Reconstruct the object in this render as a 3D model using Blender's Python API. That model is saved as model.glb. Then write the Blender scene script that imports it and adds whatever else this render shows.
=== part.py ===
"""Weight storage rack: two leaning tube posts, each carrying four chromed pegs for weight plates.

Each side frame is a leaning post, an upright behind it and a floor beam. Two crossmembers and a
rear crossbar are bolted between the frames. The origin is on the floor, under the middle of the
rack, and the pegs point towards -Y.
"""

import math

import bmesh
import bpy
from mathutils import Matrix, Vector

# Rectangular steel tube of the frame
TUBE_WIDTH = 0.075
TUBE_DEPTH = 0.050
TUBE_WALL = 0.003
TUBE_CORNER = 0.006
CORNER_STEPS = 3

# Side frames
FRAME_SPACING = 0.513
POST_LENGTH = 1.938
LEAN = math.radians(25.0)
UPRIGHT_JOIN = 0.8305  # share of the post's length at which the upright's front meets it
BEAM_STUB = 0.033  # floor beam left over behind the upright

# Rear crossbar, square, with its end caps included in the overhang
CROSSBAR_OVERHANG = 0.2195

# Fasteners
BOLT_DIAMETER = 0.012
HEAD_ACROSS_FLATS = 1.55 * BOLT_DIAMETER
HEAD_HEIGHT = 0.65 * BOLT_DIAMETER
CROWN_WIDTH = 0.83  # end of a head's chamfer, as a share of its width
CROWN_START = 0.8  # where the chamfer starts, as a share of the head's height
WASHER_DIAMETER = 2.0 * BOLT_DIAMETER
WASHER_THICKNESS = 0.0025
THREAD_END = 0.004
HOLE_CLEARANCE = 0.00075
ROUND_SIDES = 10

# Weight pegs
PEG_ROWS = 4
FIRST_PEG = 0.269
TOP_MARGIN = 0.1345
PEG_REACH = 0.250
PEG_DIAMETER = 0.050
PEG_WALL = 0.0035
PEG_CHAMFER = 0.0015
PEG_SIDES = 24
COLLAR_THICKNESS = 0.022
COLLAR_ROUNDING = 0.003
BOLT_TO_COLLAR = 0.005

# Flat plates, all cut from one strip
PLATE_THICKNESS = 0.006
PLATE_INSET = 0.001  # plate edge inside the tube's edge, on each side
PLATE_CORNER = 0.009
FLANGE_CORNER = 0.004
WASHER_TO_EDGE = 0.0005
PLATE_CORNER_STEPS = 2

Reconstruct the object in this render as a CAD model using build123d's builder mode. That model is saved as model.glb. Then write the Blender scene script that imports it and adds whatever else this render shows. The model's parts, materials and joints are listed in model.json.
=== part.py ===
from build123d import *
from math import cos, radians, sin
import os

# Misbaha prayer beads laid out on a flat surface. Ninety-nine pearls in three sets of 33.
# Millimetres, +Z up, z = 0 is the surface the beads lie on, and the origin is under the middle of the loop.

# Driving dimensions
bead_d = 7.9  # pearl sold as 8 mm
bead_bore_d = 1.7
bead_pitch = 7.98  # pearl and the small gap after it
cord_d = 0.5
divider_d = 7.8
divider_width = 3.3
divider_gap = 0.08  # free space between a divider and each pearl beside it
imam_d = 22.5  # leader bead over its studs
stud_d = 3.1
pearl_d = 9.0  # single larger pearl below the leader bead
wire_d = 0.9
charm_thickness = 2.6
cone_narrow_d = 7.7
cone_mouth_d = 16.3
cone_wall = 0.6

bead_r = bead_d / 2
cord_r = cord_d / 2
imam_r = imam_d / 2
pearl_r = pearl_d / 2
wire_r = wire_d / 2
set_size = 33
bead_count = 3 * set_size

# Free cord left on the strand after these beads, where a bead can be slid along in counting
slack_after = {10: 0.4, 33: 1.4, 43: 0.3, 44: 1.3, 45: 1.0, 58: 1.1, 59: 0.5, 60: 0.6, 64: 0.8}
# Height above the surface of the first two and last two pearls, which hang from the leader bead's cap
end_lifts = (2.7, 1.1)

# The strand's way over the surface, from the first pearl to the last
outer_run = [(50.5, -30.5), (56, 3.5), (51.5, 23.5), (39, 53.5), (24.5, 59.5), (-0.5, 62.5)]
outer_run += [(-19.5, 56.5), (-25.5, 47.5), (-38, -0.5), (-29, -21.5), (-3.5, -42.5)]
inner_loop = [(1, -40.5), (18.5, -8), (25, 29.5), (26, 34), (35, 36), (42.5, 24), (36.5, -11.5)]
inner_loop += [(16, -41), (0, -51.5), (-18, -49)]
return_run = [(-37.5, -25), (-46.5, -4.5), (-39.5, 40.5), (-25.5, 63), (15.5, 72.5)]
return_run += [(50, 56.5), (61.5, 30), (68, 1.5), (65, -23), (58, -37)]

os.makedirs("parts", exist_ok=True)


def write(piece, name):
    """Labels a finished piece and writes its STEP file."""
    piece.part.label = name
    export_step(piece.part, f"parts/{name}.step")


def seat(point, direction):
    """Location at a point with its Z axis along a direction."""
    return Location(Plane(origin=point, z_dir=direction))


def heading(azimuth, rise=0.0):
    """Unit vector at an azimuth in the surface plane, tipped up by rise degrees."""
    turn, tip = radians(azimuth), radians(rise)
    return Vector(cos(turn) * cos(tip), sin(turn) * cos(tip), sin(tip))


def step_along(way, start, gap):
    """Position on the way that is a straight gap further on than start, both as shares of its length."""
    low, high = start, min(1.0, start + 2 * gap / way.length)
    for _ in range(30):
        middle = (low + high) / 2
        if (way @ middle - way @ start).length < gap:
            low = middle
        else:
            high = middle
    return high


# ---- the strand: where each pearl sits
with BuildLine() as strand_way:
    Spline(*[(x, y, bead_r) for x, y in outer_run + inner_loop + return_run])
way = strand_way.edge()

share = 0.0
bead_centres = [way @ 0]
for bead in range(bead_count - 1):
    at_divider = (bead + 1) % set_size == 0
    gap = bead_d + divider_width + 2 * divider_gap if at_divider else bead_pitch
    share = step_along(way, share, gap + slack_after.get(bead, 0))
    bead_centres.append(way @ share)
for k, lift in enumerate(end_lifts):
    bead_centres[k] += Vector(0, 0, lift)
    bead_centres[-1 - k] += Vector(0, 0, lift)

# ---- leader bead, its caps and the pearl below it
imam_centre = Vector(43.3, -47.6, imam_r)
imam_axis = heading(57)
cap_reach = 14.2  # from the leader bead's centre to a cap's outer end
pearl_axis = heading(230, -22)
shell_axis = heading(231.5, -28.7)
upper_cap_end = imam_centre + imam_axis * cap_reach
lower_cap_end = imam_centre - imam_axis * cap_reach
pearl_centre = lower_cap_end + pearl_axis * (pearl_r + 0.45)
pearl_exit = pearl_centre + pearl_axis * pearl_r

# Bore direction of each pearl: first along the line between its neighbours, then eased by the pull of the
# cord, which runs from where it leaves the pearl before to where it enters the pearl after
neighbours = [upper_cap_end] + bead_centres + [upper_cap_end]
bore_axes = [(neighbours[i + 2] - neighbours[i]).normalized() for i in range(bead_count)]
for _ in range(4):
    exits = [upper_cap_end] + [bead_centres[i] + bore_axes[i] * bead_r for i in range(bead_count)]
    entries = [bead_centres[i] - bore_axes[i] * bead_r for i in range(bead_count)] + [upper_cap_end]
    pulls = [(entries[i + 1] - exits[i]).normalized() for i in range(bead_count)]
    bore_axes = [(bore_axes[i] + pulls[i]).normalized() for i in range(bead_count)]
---
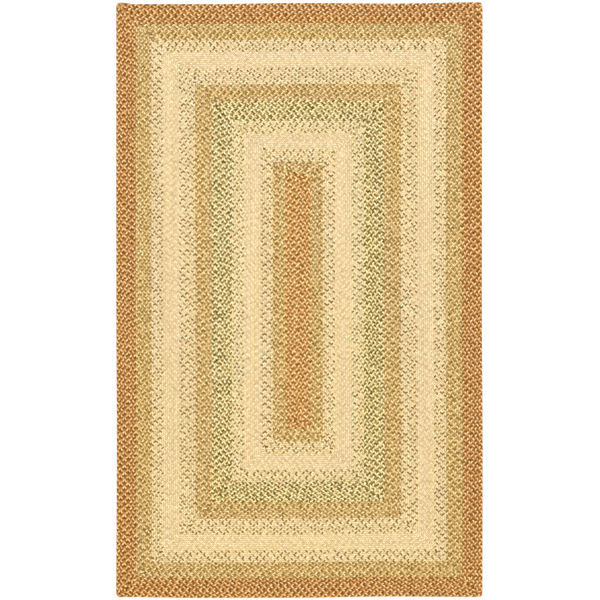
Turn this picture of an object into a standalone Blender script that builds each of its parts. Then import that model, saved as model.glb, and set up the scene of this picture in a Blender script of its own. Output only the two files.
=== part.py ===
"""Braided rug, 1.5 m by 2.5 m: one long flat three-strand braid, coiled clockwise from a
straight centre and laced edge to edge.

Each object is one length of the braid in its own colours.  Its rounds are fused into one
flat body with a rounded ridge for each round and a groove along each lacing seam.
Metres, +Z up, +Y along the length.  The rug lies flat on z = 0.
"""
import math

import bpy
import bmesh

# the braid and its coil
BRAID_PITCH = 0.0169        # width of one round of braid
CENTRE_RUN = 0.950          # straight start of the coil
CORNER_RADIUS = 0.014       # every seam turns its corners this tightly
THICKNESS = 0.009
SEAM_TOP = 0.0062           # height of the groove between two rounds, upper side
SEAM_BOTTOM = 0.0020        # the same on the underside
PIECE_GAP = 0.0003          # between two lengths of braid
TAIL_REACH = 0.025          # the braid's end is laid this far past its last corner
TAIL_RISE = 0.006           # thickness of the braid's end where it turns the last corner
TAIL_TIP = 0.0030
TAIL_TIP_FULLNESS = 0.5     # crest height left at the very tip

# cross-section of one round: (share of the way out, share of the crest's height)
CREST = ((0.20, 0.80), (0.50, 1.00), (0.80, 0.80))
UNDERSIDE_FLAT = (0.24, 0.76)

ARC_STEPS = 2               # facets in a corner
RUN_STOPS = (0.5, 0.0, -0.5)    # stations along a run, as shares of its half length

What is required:
Above are the entries. Quote exactly the lines from the one bearing "Turn this picture" through the one bearing "straight centre and laced edge to edge.".

Solution below:
Turn this picture of an object into a standalone Blender script that builds each of its parts. Then import that model, saved as model.glb, and set up the scene of this picture in a Blender script of its own. Output only the two files.
=== part.py ===
"""Braided rug, 1.5 m by 2.5 m: one long flat three-strand braid, coiled clockwise from a
straight centre and laced edge to edge.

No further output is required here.